The Lure of Other Paths

When it’s all been said and done
There is just one thing that matters
Did I do my best to live for truth?
Did I live my life for You?

I love being home. I love seeing my family all the time; I love seeing my kids interact with their grandparents. I love being with an amazing church family and so many friends. I love all the options in grocery stores. I love not feeling sweaty all the time. I love being able to sleep at night without fear of armed robbery.

We’ve done a lot of traveling these past few months; all over California. We’ve visited so many homes in many cities. And there are times I feel the pull of this life. Wouldn’t it be nice to live closer to family? Wouldn’t it be nice to live in a small town in the California mountains? Or downtown in a big city? To have my own house? To be able to attend a Bible study for moms?

It does attract me. Long ago, in college, I couldn’t fathom the idea of living in the States. But now that I am married and have kids and have spent a number of years trying to figure out how to live in a third world country, I must say that this life lures me. A couple of weeks ago, as we were on a long drive through the beautiful Northern California mountains, I asked God, “Don’t you want to call us here?” But nope. No call. Not even a smidgen. I couldn’t think of a single reason why God would want us to live there. It was kind of disappointing.

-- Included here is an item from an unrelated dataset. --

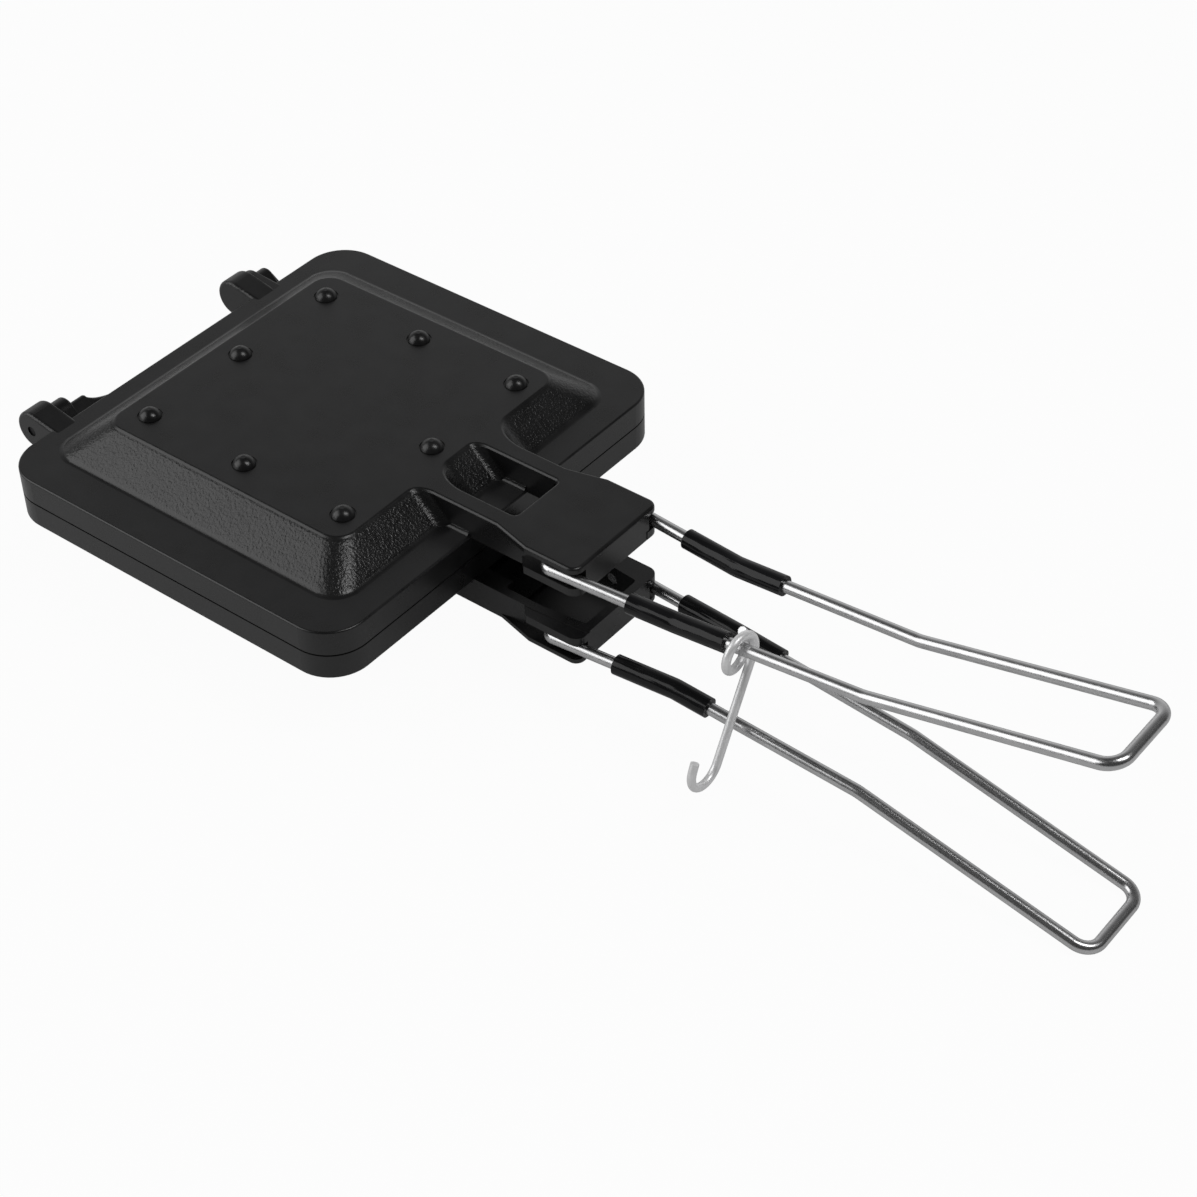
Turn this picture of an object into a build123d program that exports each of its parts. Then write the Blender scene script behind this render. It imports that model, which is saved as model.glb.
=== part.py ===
from build123d import *
from math import cos, radians, sin
import os

# A hinged sandwich iron. Two cast aluminium shells close on two slices of bread, each shell is
# carried by a bent wire handle, and a wire hook holds the two handles together.
# Millimetres, +Z up. The origin is the middle of the plates on the plane where they meet.
# +X runs out along the handles, and the hinge is at -X.

os.makedirs("parts", exist_ok=True)

# ---------------------------------------------------------------- driving dimensions
# plates
plate_x = 125.4
plate_y = 140.4
plate_corner_r = 12.3
flange_t = 8.0
flange_edge_r = 0.6
parting_gap = 0.25
parting_gap_depth = 1.2

# raised panel of each shell: foot on the flange, crown on top
crown_z = 16.8
crown_x = 88.0
crown_y = 91.0
crown_corner_r = 6.0
top_edge_r = 0.9
foot_front_x = 53.4
foot_back_x = -55.6
foot_y = 115.5
foot_corner_r = 7.5
foot_fillet_r = 2.5

# bread pocket, open at the parting plane
wall_t = 3.0
pocket_x = 115.0
pocket_y = 127.0
pocket_corner_r = 11.0
pocket_floor_x = 85.6
pocket_floor_y = 88.8
pocket_floor_corner_r = 5.0
pocket_edge_r = 2.0

# cast feet on the crown, each in a narrow ring groove
foot_pitch = 36.35
foot_grid_x = 0.35
dome_r = 3.25
dome_h = 2.4
dome_flat_r = 0.7
dome_root = 1.0
groove_w = 0.4
groove_depth = 0.3

# tongue that carries the handle: two ribs, a window between them and a hollow bracket
rib_outer_y = 15.0
rib_inner_y = 9.2
rib_root_x = 41.0
rib_bottom_z = 7.3
window_end_x = 74.0
window_corner_r = 1.5
rib_foot_r = 1.6
# radii where the front slope meets the rib walls: (wall y, way the wall faces, radius)
slope_corners = (
    (-rib_outer_y, -1, 3.4),
    (-rib_inner_y, 1, 7.5),
    (rib_inner_y, -1, 2.6),
    (rib_outer_y, 1, 8.5),
)
join_overlap = 0.6
# floor that closes the window of the lower tongue, set in from its outer face
tongue_floor_inset = 1.2
tongue_floor_t = 2.0
flare_start_x = 72.0
bracket_start_x = 84.0
bracket_end_x = 101.2
bracket_y = 18.0
bracket_corner_r = 3.0
bracket_top_t = 1.9
core_end_y = 13.6
core_wall_t = 2.6
hollow_start_x = 72.0
hollow_corner_r = 1.0
finger_start_x = 80.5
finger_end_x = 101.4
finger_bottom_z = 7.5
finger_top_z = 9.95
finger_root_y = 12.6
finger_ramp = 3.0
finger_tip_r = 3.4

# handle wires
wire_r = 1.75
pivot_x = 89.5
pivot_z = 12.0
pivot_clearance = 0.07
wire_end_y = 12.2
pivot_y = 16.8
eye_bend_r = 2.2
bend_r = 14.0
grip_end_r = 5.0
first_bend = (130.3, 13.7, 12.0)
second_bend = (187.0, 12.7, 17.2)
grip_corner = (255.6, 12.4, 33.4)
lower_handle_tilt = 1.0

# plastic sleeves over the first bend of each leg
sleeve_r = 2.85
sleeve_bore_clearance = 0.05
sleeve_edge_r = 0.5
sleeve_spans = {
    "upper_sleeve_near": (1, -1, 116.5, 146.5),
    "upper_sleeve_far": (1, 1, 113.0, 145.5),
    "lower_sleeve_near": (-1, -1, 112.0, 141.3),
    "lower_sleeve_far": (-1, 1, 112.0, 145.5),
}

# latch hook, bent from thinner wire and hung on the near leg of the upper handle
latch_x = 151.6
latch_wire_r = 1.2
latch_ring_r = 5.3
latch_ring_y = -13.8
latch_ring_z = 12.52
latch_lean = 28.5
latch_shank = 31.5
latch_hook_r = 5.9
latch_hook_turn = 174.0
latch_tip = 2.6
latch_lead_in = 20.0
latch_coil_turns = 1.15
latch_coil_pitch = 2.55

# hinge: tall ears on the upper shell, smaller knuckles on the lower shell, a pin through each pair
hinge_x = -71.3
hinge_z = 4.0
ear_r = 6.0
ear_edge_r = 1.2
ear_root_r = 1.5
lug_depth = 2.3
lug_root_r = 1.5
root_bulge = 1.5
root_rise = 1.0
parting_clearance = 0.1
knuckle_edge_r = 0.8
web_top = 0.6
hinge_gap = 0.3
pin_r = 1.5
pin_clearance = 0.07
ear_spans = {"near": (-51.0, -42.7), "far": (31.0, 39.3)}
ear_bores = {"near": (-51.0, -42.7), "far": (32.5, 41.9)}
boss_span = (38.0, 41.9)
boss_r = 4.8
knuckle_spans = {"near": (-42.4, -37.0), "far": (42.2, 47.0)}
knuckle_bores = {"near": (-42.4, -37.4), "far": (42.2, 47.0)}
knuckle_radii = {"near": 3.8, "far": 3.0}
web_spans = {"near": (-38.0, -30.0), "far": (44.5, 48.6)}
web_fade = ((-30.9, 1.0), (-27.3, 0.66), (-23.0, 0.5), (-18.5, 0.15))
web_fade_inset = 0.05
pin_spans = {"near": (-50.6, -37.4), "far": (32.6, 46.6)}


# ---------------------------------------------------------------- one casting, without its lugs
def at_height(shape, z):
    """True for an edge whose middle lies at height z."""
    return abs(shape.center().Z - z) < 0.01


crown_front_x = crown_x / 2
foot_mid_x = (foot_front_x + foot_back_x) / 2
foot_x = foot_front_x - foot_back_x
pocket_z = crown_z - wall_t
bracket_under_z = crown_z - bracket_top_t
hollow_y = rib_outer_y - core_wall_t
hollow_front_x = bracket_end_x - core_wall_t
hollow_front_y = core_end_y - core_wall_t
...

So, I am packing my bags. I am dreading leaving, but I am not dreading going back. Times like this are good, because they make me evaluate and re-evaluate why we are doing what we are doing. Why we would go halfway across the world away from our families and only get to see them every couple of years. Why we would purposely choose a low salary (by American standards only) and be willing to deal with electricity problems and heat and mosquitoes and a culture that we do not understand.

So why is that?

Because it is a perfect fit for us. Because there is a need that we can perfectly fill. And that makes us called.

And thus, I remember

That this life is not all there is. Heaven is yet to come.

That joy comes through sacrifice.

That by losing my life I will save it.

Piper writes, “Missions is gain! Hundredfold gain!”

Amen.

When it’s all been said done
All my treasures will mean nothing
Only what I’ve done for love’s reward
Will stand the test of time

(When It’s All Been Said and Done by Don Moen)

MK Narcissism

It’s hard enough convincing your small child that she is not the center of the universe. It’s even harder when she is an MK.

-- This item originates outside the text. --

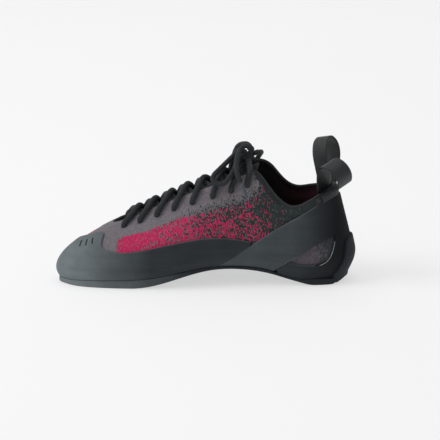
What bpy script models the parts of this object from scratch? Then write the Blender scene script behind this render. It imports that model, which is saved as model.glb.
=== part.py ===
"""A right climbing shoe: knitted upper on an asymmetric last, rubber rands, outsole, tongue, laces and pull loops.

+X runs from the toe to the heel, -Y is the medial side and +Z is up. The sole stands on Z = 0.
Lengths are in millimetres until a mesh is made. The shoe's skin is one function of two numbers:
r runs round the shoe (0 toe, 1 heel, 2 toe again, by way of the medial side) and t climbs from the
feather edge (0) to the throat and collar (1). Every wall, rand and tongue is cut from that skin.
"""

import math

import bmesh
import bpy
import numpy as np

MM = 0.001

# Driving sizes
SHOE_LENGTH = 260.0
BALL_WIDTH = 90.0
HEEL_WIDTH = 60.0
INSTEP_HEIGHT = 98.8
HEEL_HEIGHT = 84.6
ARCH_HEIGHT = 14.4
SOLE_EDGE = 7.6
WIDEST_HEIGHT = 30.0
EDGE_TUCK = 6.5

# Walls, gaps and widths of the pieces
UPPER_WALL = 2.0
RUBBER = 1.8
SKIVED_EDGE = 0.8
GAP = 0.3
BOND = 0.45
WELT = 0.7
LASTING_MARGIN = 11.0
INSOLE_THICKNESS = 2.0
TONGUE_THICKNESS = 2.6
TONGUE_REACH = 7.0
TAB_THICKNESS = 1.0
HEEL_WRAP_THICKNESS = 1.9
HEEL_WRAP_HEIGHT = 40.5
WEBBING_WIDTH = 18.0
WEBBING_THICKNESS = 1.3
SEAM = 0.9
LACE_DIAMETER = 4.0
LACE_RISE = 0.8
LACE_TURN = 0.018
TOE_BAR_STATION = 0.2
EYELET_DIAMETER = 4.6
EYELET_MARGIN = 10.5
KNOT_SIZE = 10.0
AGLET_LENGTH = 14.0
AGLET_DIAMETER = 2.8

# How the wall is divided: the share of t at which it is widest, its columns, and the ring's stations
WIDEST_T = 0.2
WALL_COLUMNS = (0.0, 0.1, WIDEST_T, 0.31, 0.42, 0.54, 0.66, 0.77, 0.88, 1.0)
RING_COUNT = 52
END_CROWDING = 0.5

LAST_SIZES = {"ball": BALL_WIDTH / 2, "heel": HEEL_WIDTH / 2}
TOP_SIZES = {"throat": (BALL_WIDTH / 2, INSTEP_HEIGHT), "collar": (HEEL_WIDTH / 2, HEEL_HEIGHT)}

# The last's sections, toe to heel. along is a share of the upper's length, across of half the ball or
# heel width, wide of WIDEST_HEIGHT, tuck of EDGE_TUCK, arch of ARCH_HEIGHT and sole of SOLE_EDGE.
# station, follows, along, across, wide, tuck, arch, sole
MEDIAL_SECTIONS = [
    (0.00, "ball", 0.000, -0.480, 0.43, 0.50, -0.04, 0.62),
    (0.07, "ball", 0.016, -0.655, 0.43, 0.50, -0.04, 0.64),
    (0.14, "ball", 0.054, -0.830, 0.45, 0.48, -0.04, 0.72),
    (0.22, "ball", 0.125, -0.955, 0.50, 0.46, -0.04, 0.87),
    (0.30, "ball", 0.220, -1.000, 0.54, 0.46, -0.03, 0.98),
    (0.38, "ball", 0.322, -0.985, 0.62, 0.50, 0.11, 1.00),
    (0.46, "ball", 0.425, -0.910, 0.82, 0.68, 0.57, 0.71),
    (0.55, "ball", 0.528, -0.795, 1.00, 0.90, 0.96, 0.47),
    (0.65, "heel", 0.630, -1.065, 1.07, 1.00, 0.97, 0.41),
    (0.77, "heel", 0.733, -1.010, 1.00, 0.92, 0.67, 0.42),
    (0.86, "heel", 0.835, -0.995, 0.88, 0.85, 0.16, 0.53),
    (0.91, "heel", 0.922, -0.880, 0.87, 0.85, -0.14, 0.82),
    (0.955, "heel", 0.973, -0.580, 0.88, 0.92, 0.13, 0.56),
    (1.00, "heel", 1.000, 0.000, 0.88, 1.00, 0.36, 0.36),
]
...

I remember being in fourth grade, right before my parents returned to Liberia for their second term, that I walked into my Sunday School class one day and the entire bulletin board was devoted to me. AND they took up a collection that day, AND used it to by a radio for me. Talk about being the center of attention. At least I was old enough to know I was not the center of the universe.

And now it’s happening to my kids, except they are a lot younger. It’s missions month at our home church, and when Grace walked into her Sunday School class yesterday, the bulletin board was devoted to our family. Grace noticed: “Look, Mommy, that’s us!” As if it’s normal to have your family’s picture on your Sunday School class bulletin board. She told me afterwards that the teacher had her show the class where Tanzania is on the map. I said, “What did you say you can do in Tanzania?” She said, “I told them you can play with toys there.”

Whenever we visit someone’s house (which is often these days), our family picture is on the refrigerator. Whenever we go to a church, our family picture is in the hallway. Whenever she sees gifts, she assumes they are for her. They usually are.

Oh my. You are not the center of the universe, child. But I’m sure you don’t believe me.